Material to process:
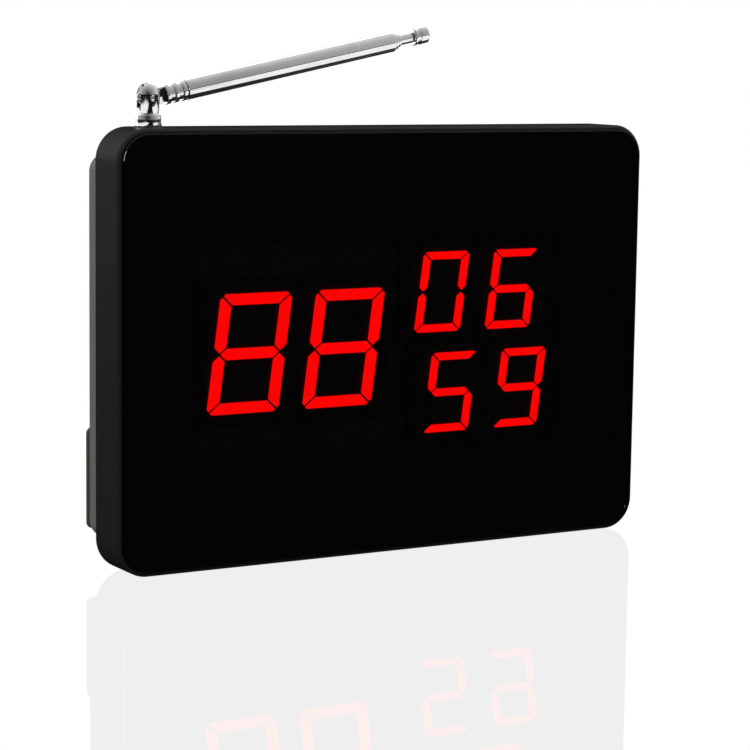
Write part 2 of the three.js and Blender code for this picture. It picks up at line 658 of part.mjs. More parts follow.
// The threaded bushing that clamps the antenna to the top of the case.
function antennaMount() {
  const group = new THREE.Group();
  group.position.set(antennaX, antennaY, housing.height);
  const { collarRadius, collarHeight, neckLength } = bushing;
  const body = turned([
    [boreRadius, -neckLength], [neckRadius, -neckLength], [neckRadius, gap], [collarRadius, gap],
    [collarRadius, collarHeight - 0.4], [collarRadius - 0.4, collarHeight], [boreRadius, collarHeight],
    [boreRadius, -neckLength],
  ]).rotateX(Math.PI / 2);
  const nutTop = -housing.wall - gap;
  const nutBottom = nutTop - antennaNut.thickness;
  const nut = cutFrom(
    solid(bar("z", nutRadius, nutBottom, nutTop, [0, 0, 0], 6)),
    bar("z", neckRadius + gap, nutBottom - 1, nutTop + 1, [0, 0, 0]),
  );
  const lugTop = nutBottom - gap;
  const lugBottom = lugTop - antennaLug.thickness;
  const halfTail = antennaLug.width / 2;
  const lug = cutFrom(
    joined(
      bar("z", nutRadius, lugBottom, lugTop, [0, 0, 0]),
      block(neckRadius + gap, antennaLug.reach, -halfTail, halfTail, lugBottom, lugTop),
    ),
    bar("z", neckRadius + gap, lugBottom - 1, lugTop + 1, [0, 0, 0]),
    bar("z", 0.7, lugBottom - 1, lugTop + 1, [antennaLug.eye, 0, 0], 12),
  );
  group.add(piece("antenna_bushing", body, materials.chromePlate));
  group.add(piece("antenna_nut", nut, materials.brassMetal));
  group.add(piece("antenna_lug", lug, materials.brassMetal));
  return group;
}

// The stud that turns in the bushing, with a slot and a pin for the knuckle.
function studSolid() {
  const { radius, top, slotWidth, flareHeight } = stud;
  const flareRadius = shaftRadius + stud.flare;
  const bottom = bushing.collarHeight + gap;
  const flareTop = -bushing.neckLength - gap;
  const domeStart = top - radius;
  const dome = Array.from({ length: 6 }, (_, index) => {
    const angle = ((index + 1) / 6) * (Math.PI / 2);
    return [radius * Math.cos(angle), domeStart + radius * Math.sin(angle)];
  });
  dome[5][0] = 0;
  const body = turned([
    [0, flareTop - flareHeight], [flareRadius, flareTop - flareHeight], [flareRadius, flareTop],
    [shaftRadius, flareTop], [shaftRadius, bottom], [radius, bottom], [radius, domeStart], ...dome,
  ]).rotateX(Math.PI / 2);
  const slotBottom = antenna.pivotHeight - knuckle.height / 2 - 0.7;
  return cutFrom(
    solid(body),
    block(-2 * radius, 2 * radius, -slotWidth / 2, slotWidth / 2, slotBottom, top + 1),
    bar("y", hingePin.holeRadius, -radius - 1, radius + 1, [0, 0, antenna.pivotHeight], 16),
  );
}

// The antenna's root: a flat tongue on the pin and a ringed ferrule. Lengths run along +X from the pin.
function knuckleSolid() {
  const { thickness, height, ferruleStart, ferruleEnd, plugLength, ringRadius, grooveRadius } = knuckle;
  const plug = mainTube.radius - tubeWall - tubeSlip;
  const ringWidth = (ferruleEnd - ferruleStart) / 5;
  const rings = Array.from({ length: 5 }, (_, index) => {
    const radius = index % 2 ? grooveRadius : ringRadius;
    return [[radius, ferruleStart + index * ringWidth], [radius, ferruleStart + (index + 1) * ringWidth]];
  }).flat();
  const ferrule = turned([
    [0, ferruleStart], ...rings, [plug, ferruleEnd],
    [plug, ferruleEnd + plugLength], [0, ferruleEnd + plugLength],
  ]).rotateZ(-Math.PI / 2);
  const half = thickness / 2;
  return cutFrom(
    joined(
      ferrule,
      bar("y", height / 2, -half, half, [0, 0, 0]),
      block(0, ferruleStart + 1, -half, half, -height / 2, height / 2),
    ),
    bar("y", hingePin.holeRadius, -thickness, thickness, [0, 0, 0], 16),
  );
}

// One drawn tube: its mouth is rolled in a little, and its far end shows past the tube around it.
function tubeSolid(radius, start, end) {
  const inner = radius - tubeWall;
  return turned([
    [inner, start], [radius, start], [radius, end - 0.5], [radius - 0.35, end], [inner, end], [inner, start],
  ]).rotateZ(-Math.PI / 2);
}

function antennaRod() {
  const group = new THREE.Group();
  group.position.set(antennaX, antennaY, pivotZ);
  group.rotation.y = -(antenna.restTilt * Math.PI) / 180;
  group.add(piece("antenna_knuckle", knuckleSolid(), materials.chromePlate));
  const inset = knuckle.ferruleEnd + knuckle.plugLength + 2 * gap;
  const step = tubeWall + tubeSlip;
  const outerTube = tubeSolid(mainTube.radius, mainTube.start, mainTube.end);
  group.add(piece("antenna_tube_1", outerTube, materials.chromePlate));
  for (const order of [1, 2]) {
    const tube = tubeSolid(mainTube.radius - order * step, inset + order, mainTube.end + order * tubeStep);
    group.add(piece(`antenna_tube_${order + 1}`, tube, materials.chromePlate));
  }
  const tipRadius = mainTube.radius - 3 * step;
  const neckEnd = mainTube.end + 3 * tubeStep + neckLength;
  const tip = tubeSolid(tipRadius, inset + 3, neckEnd);
  group.add(piece("antenna_tube_4", tip, materials.chromePlate));
  const capStart = neckEnd + gap;
  const spigot = tipRadius - tubeWall - tubeSlip;
  const capShape = turned([
    [0, capStart - 4], [spigot, capStart - 4], [spigot, capStart], [cap.radius - 0.6, capStart],
    [cap.radius, capStart + 0.6], [cap.radius, capStart + 1.2], [cap.grooveRadius, capStart + 1.6],
    [cap.grooveRadius, capStart + 2.8], [cap.radius, capStart + 3.2],
    [cap.radius, capStart + cap.length - 0.8],
    [cap.radius - 0.8, capStart + cap.length], [0, capStart + cap.length],
  ]).rotateZ(-Math.PI / 2);
  group.add(piece("antenna_cap", capShape, materials.chromePlate));
  return group;
}

function swivelPieces() {
  const group = new THREE.Group();
  group.position.set(antennaX, antennaY, housing.height);
  group.add(piece("antenna_stud", studSolid(), materials.chromePlate));
  const halfPin = stud.radius - 0.5;
  const pin = bar("y", hingePin.radius, -halfPin, halfPin, [0, 0, antenna.pivotHeight]);
  group.add(piece("antenna_pin", pin, materials.chromePlate));
  return group;
}

function casePieces() {
  const group = new THREE.Group();
  group.add(piece("front_housing", frontHousing(), materials.blackPlastic));
  group.add(piece("front_window", smokedPanel(), materials.smokedPanel));
  group.add(piece("window_tape", panelTape(), materials.tapeFoam));
  group.add(piece("rear_cover", rearCover(), materials.greyPlastic));
  group.add(piece("key_plate", keyPlateSolid(), materials.darkPlastic));
  coverPostPlaces().forEach((place, index) => {
    const seat = screwSeat + gap;
    const body = screw({ ...coverScrew, length: seat - screwTip }, seat, false, place);
    group.add(piece(`cover_screw_${index + 1}`, body, materials.screwSteel));
  });
  keyPlaces().forEach(([x, z], index) => {
    group.add(piece(keyNames[index], keySolid(x, z), materials.rubberKey));
  });
  return group;
}

const receiver = new THREE.Group();
receiver.add(
  casePieces(),
  displayPieces(),
  controlPieces(),
  speakerPieces(),
  piece("antenna_lead", antennaLead(), materials.leadSleeve),
  piece("speaker_lead", speakerLead(), materials.leadSleeve),
  antennaMount(),
  swivelPieces(),
  antennaRod(),
);

export default receiver;
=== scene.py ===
import json
import math

import bmesh
import bpy
from mathutils import Matrix, Vector

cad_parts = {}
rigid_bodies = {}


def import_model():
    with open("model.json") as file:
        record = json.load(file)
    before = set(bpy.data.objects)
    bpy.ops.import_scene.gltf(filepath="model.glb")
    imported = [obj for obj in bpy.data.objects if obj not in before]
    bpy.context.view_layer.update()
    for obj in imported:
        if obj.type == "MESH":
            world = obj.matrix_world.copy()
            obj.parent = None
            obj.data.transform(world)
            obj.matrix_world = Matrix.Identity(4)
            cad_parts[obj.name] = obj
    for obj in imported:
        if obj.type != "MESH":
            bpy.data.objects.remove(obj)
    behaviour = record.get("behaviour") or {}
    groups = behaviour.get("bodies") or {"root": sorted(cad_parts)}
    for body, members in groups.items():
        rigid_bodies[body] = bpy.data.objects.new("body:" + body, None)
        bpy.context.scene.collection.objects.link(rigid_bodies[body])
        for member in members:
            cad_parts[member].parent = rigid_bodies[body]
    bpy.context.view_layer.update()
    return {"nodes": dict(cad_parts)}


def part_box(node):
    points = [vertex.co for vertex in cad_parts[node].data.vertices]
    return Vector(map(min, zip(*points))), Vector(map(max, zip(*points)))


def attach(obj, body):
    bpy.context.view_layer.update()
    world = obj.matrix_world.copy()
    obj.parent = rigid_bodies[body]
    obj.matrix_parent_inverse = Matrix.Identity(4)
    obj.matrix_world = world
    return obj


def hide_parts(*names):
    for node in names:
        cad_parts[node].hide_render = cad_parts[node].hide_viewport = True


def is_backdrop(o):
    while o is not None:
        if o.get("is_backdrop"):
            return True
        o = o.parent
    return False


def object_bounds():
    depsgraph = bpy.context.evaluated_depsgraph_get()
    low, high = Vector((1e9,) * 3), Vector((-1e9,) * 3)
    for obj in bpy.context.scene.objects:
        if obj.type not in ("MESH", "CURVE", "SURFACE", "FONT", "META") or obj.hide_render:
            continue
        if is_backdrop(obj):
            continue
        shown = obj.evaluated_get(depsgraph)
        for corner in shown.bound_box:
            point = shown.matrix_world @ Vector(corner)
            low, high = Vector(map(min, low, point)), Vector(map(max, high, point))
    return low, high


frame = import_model()
scene = bpy.context.scene
mm = 0.001

# Where things are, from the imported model.
caseLow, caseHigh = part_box("front_housing")
panelLow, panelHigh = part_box("front_window")
coverLow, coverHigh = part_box("rear_cover")
caseMiddle = (caseLow + caseHigh) / 2
caseHalfWidth = (caseHigh.x - caseLow.x) / 2
caseHalfHeight = (caseHigh.z - caseLow.z) / 2
print("frame loaded:", len(frame["nodes"]), "nodes")


# Where the camera stands and how it is turned, in metres and degrees. The lens is in millimetres.
cameraSettings = {
    "place": (-0.5911, -0.9985, 0.2394), "turn": 30.512, "down": 7.685, "roll": -0.786,
    "lens": 119.09, "sensor": 36,
}


def makeCamera(settings):
    turn, down, roll = (math.radians(settings[key]) for key in ("turn", "down", "roll"))
    forward = Vector((math.sin(turn) * math.cos(down), math.cos(turn) * math.cos(down), -math.sin(down)))
    level = Vector((math.cos(turn), -math.sin(turn), 0))
    under = forward.cross(level)
    right = level * math.cos(roll) + under * math.sin(roll)
    below = under * math.cos(roll) - level * math.sin(roll)
    data = bpy.data.cameras.new("camera")
    data.lens = settings["lens"]
    data.sensor_width = settings["sensor"]
    data.clip_start, data.clip_end = 0.05, 60
    camera = bpy.data.objects.new("camera", data)
    axes = Matrix((right, -below, -forward)).transposed()
    camera.matrix_world = Matrix.Translation(settings["place"]) @ axes.to_4x4()
    scene.collection.objects.link(camera)
    scene.camera = camera


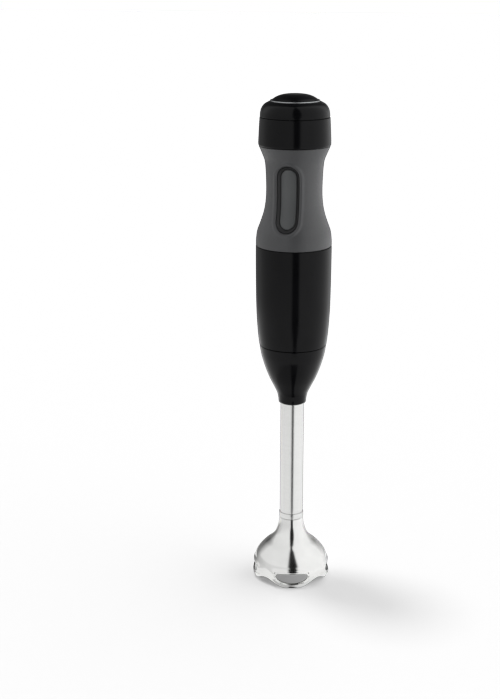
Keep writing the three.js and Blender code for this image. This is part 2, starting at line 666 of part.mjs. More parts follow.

Set exercise: Transcribe, exactly and without additions, the lines of the records above, beginning with the line that contains "const receiver = new THREE.Group();" and ending with the line that contains "while o is not", both included.

Answer to this task:
const receiver = new THREE.Group();
receiver.add(
  casePieces(),
  displayPieces(),
  controlPieces(),
  speakerPieces(),
  piece("antenna_lead", antennaLead(), materials.leadSleeve),
  piece("speaker_lead", speakerLead(), materials.leadSleeve),
  antennaMount(),
  swivelPieces(),
  antennaRod(),
);

export default receiver;
=== scene.py ===
import json
import math

import bmesh
import bpy
from mathutils import Matrix, Vector

cad_parts = {}
rigid_bodies = {}


def import_model():
    with open("model.json") as file:
        record = json.load(file)
    before = set(bpy.data.objects)
    bpy.ops.import_scene.gltf(filepath="model.glb")
    imported = [obj for obj in bpy.data.objects if obj not in before]
    bpy.context.view_layer.update()
    for obj in imported:
        if obj.type == "MESH":
            world = obj.matrix_world.copy()
            obj.parent = None
            obj.data.transform(world)
            obj.matrix_world = Matrix.Identity(4)
            cad_parts[obj.name] = obj
    for obj in imported:
        if obj.type != "MESH":
            bpy.data.objects.remove(obj)
    behaviour = record.get("behaviour") or {}
    groups = behaviour.get("bodies") or {"root": sorted(cad_parts)}
    for body, members in groups.items():
        rigid_bodies[body] = bpy.data.objects.new("body:" + body, None)
        bpy.context.scene.collection.objects.link(rigid_bodies[body])
        for member in members:
            cad_parts[member].parent = rigid_bodies[body]
    bpy.context.view_layer.update()
    return {"nodes": dict(cad_parts)}


def part_box(node):
    points = [vertex.co for vertex in cad_parts[node].data.vertices]
    return Vector(map(min, zip(*points))), Vector(map(max, zip(*points)))


def attach(obj, body):
    bpy.context.view_layer.update()
    world = obj.matrix_world.copy()
    obj.parent = rigid_bodies[body]
    obj.matrix_parent_inverse = Matrix.Identity(4)
    obj.matrix_world = world
    return obj


def hide_parts(*names):
    for node in names:
        cad_parts[node].hide_render = cad_parts[node].hide_viewport = True


def is_backdrop(o):
    while o is not None:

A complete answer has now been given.